- Task brief -
Among these lines, how many include "piece"? Answer only with the number.

** start **

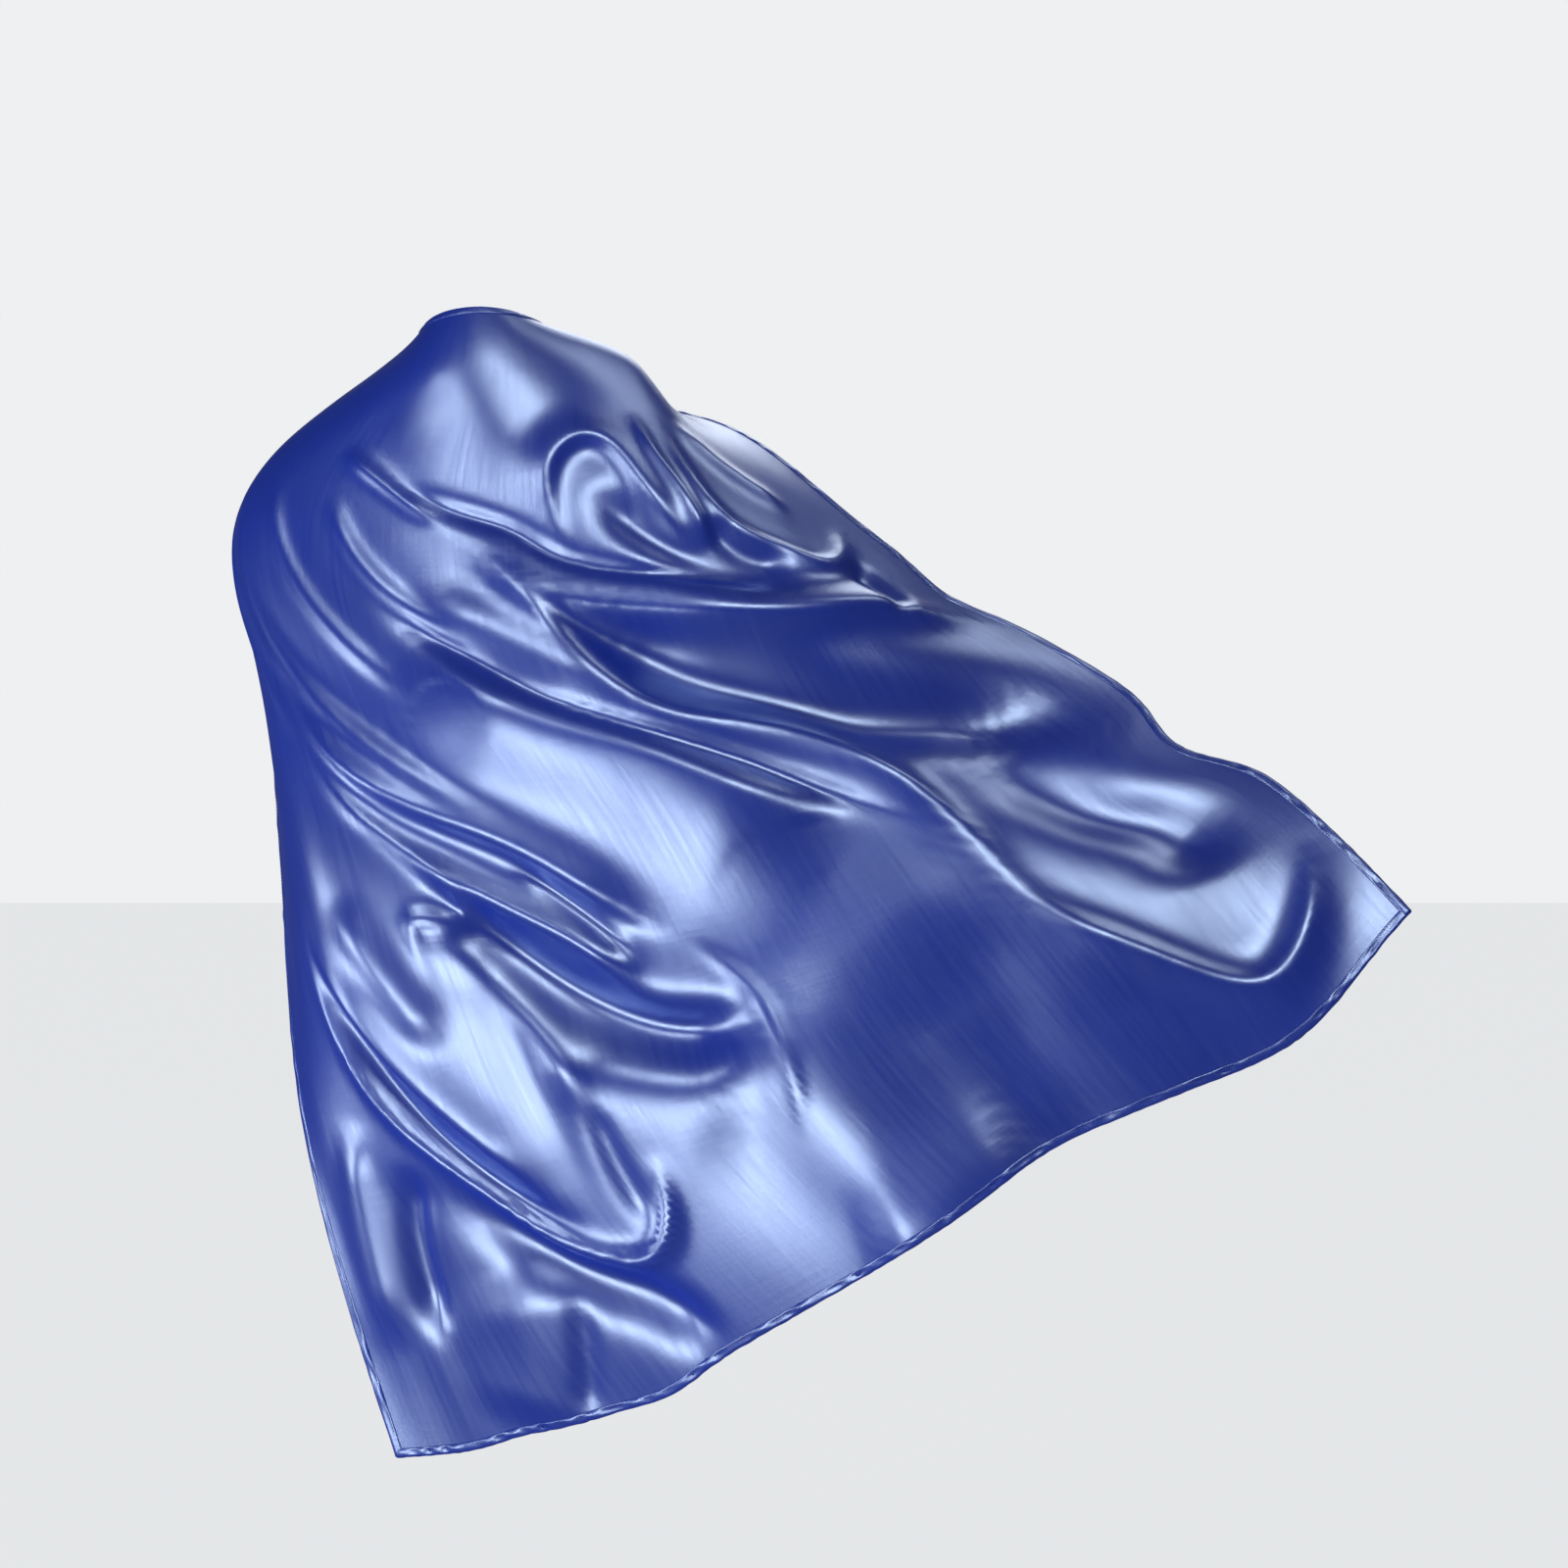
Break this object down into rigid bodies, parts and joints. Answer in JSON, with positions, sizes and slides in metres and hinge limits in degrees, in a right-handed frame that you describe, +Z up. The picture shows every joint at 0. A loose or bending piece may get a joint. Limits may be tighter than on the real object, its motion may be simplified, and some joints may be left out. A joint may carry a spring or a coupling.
{
  "type": "superhero cape",
  "caption": "Royal blue satin costume cape, narrow bound neckline, hemmed edges, hook and loop throat closure, draped and blown to one side.",
  "frame": {"origin": "centre of the neck opening", "axes": "+Z up, +Y the way the wearer faces, +X the wearer's right, towards which the cape blows"},
  "size_m": [1.0962, 0.4641, 1.0996],
  "materials": {
    "satin": "glossy polyester satin, royal blue",
    "binding": "satin bias band, royal blue",
    "thread": "polyester sewing thread, royal blue",
    "loop_tape": "brushed nylon loop tape, dark blue",
    "hook_tape": "moulded nylon hook tape, dark blue",
    "label_tape": "white woven satin tape, blank"
  },
  "bodies": {
    "cape": {"cape_panel": "satin", "neck_binding": "binding", "left_hem": "satin", "right_hem": "satin", "bottom_hem": "satin", "left_tab": "satin", "loop_patch": "loop_tape", "neck_stitching": "thread", "left_hem_stitching": "thread", "right_hem_stitching": "thread", "bottom_hem_stitching": "thread", "loop_patch_stitching": "thread", "care_label": "label_tape", "care_label_stitching": "thread"},
    "closure_flap": {"right_tab": "satin", "hook_patch": "hook_tape", "hook_patch_stitching": "thread"}
  },
  "joints": [
    {"name": "closure_flap_peel", "type": "hinge", "parent": "cape", "child": "closure_flap", "pos_m": [0.02044, 0.06502, -0.03819], "axis": [0.4727, 0.4948, -0.7292], "range_deg": [0, 120]}
  ]
}
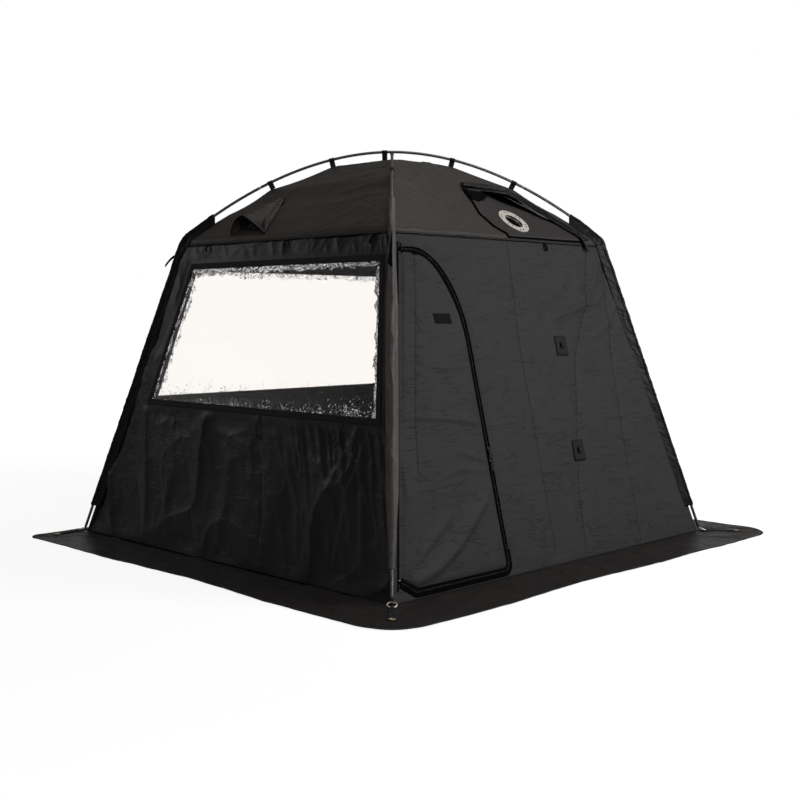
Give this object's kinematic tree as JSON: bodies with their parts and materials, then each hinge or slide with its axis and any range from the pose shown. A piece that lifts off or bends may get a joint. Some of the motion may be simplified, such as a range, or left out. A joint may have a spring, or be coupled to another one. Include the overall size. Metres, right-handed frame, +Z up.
{
  "type": "sauna tent",
  "caption": "Square pop-up sauna tent on crossing bent poles, with a zipped D-shaped door, clear windows, a flue panel with a metal ring, a hooded roof vent and a ground skirt.",
  "frame": {"origin": "on the ground, under the middle of the tent's outer box with its skirt", "axes": "+Z up; -Y is the side with the door; -X is the side with the window and the vent"},
  "size_m": [2.62, 2.42, 1.8163],
  "materials": {
    "quilted_polyester": "matte quilted",
    "roof_cloth": "coated, dull sheen",
    "skirt_cloth": "coated, dull sheen",
    "sleeve_cloth": "gathered, dull sheen",
    "webbing": "woven, matte",
    "aluminium": "drawn, satin",
    "clear_film": "clear, glossy",
    "steel": "satin",
    "black_metal": "black enamel",
    "panel_cloth": "coated, dull sheen",
    "insect_net": "open net, matte"
  },
  "bodies": {
    "tent": {"wall_front": "quilted_polyester", "roof_front": "roof_cloth", "skirt_front": "skirt_cloth", "wall_right": "quilted_polyester", "roof_right": "roof_cloth", "skirt_right": "skirt_cloth", "wall_back": "quilted_polyester", "roof_back": "roof_cloth", "skirt_back": "skirt_cloth", "wall_left": "quilted_polyester", "roof_left": "roof_cloth", "skirt_left": "skirt_cloth", "leg_pole_front_left": "aluminium", "elbow_pole_front_left": "aluminium", "pole_sleeve_front_left": "sleeve_cloth", "pole_strap_front_left_1": "webbing", "pole_strap_front_left_2": "webbing", "ring_pin_front_left": "steel", "corner_anchor_front_left": "webbing", "leg_pole_front_right": "aluminium", "elbow_pole_front_right": "aluminium", "pole_sleeve_front_right": "sleeve_cloth", "pole_strap_front_right_1": "webbing", "pole_strap_front_right_2": "webbing", "ring_pin_front_right": "steel", "corner_anchor_front_right": "webbing", "leg_pole_back_right": "aluminium", "elbow_pole_back_right": "aluminium", "pole_sleeve_back_right": "sleeve_cloth", "pole_strap_back_right_1": "webbing", "pole_strap_back_right_2": "webbing", "ring_pin_back_right": "steel", "corner_anchor_back_right": "webbing", "leg_pole_back_left": "aluminium", "elbow_pole_back_left": "aluminium", "pole_sleeve_back_left": "sleeve_cloth", "pole_strap_back_left_1": "webbing", "pole_strap_back_left_2": "webbing", "ring_pin_back_left": "steel", "corner_anchor_back_left": "webbing", "crown_pole_upper": "aluminium", "crown_pole_lower": "aluminium", "crown_strap": "webbing", "zip_tape_wall": "webbing", "window_frame_left": "webbing", "window_film_left": "clear_film", "window_frame_back": "webbing", "window_film_back": "clear_film", "flue_panel": "panel_cloth", "flue_ring": "steel", "flue_ring_backing": "steel", "flue_cover_roll": "webbing", "vent_hood": "roof_cloth", "vent_net": "insect_net"},
    "door": {"door_panel": "quilted_polyester", "zip_tape_door": "webbing"},
    "slider_upper": {"zip_slider_upper": "black_metal"},
    "pull_upper": {"zip_pull_upper": "black_metal"},
    "slider_lower": {"zip_slider_lower": "black_metal"},
    "pull_lower": {"zip_pull_lower": "black_metal"}
  },
  "joints": [
    {"name": "door_swing", "type": "hinge", "parent": "tent", "child": "door", "pos_m": [-0.85394, -0.78994, 0.6], "axis": [-0.2354, -0.2354, -0.9429], "range_deg": [0, 130]},
    {"name": "upper_zip_run", "type": "slide", "parent": "door", "child": "slider_upper", "axis": [0, 0.2422, 0.9702], "range_m": [0, 0.42]},
    {"name": "lower_zip_run", "type": "slide", "parent": "door", "child": "slider_lower", "axis": [0, -0.2422, -0.9702], "range_m": [0, 0.38]},
    {"name": "upper_pull_lift", "type": "hinge", "parent": "slider_upper", "child": "pull_upper", "pos_m": [-0.371, -0.82325, 0.50208], "axis": [-1, 0, 0], "range_deg": [0, 170]},
    {"name": "lower_pull_lift", "type": "hinge", "parent": "slider_lower", "child": "pull_lower", "pos_m": [-0.371, -0.83574, 0.45208], "axis": [-1, 0, 0], "range_deg": [0, 170]}
  ]
}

** end **

- Solution below -
2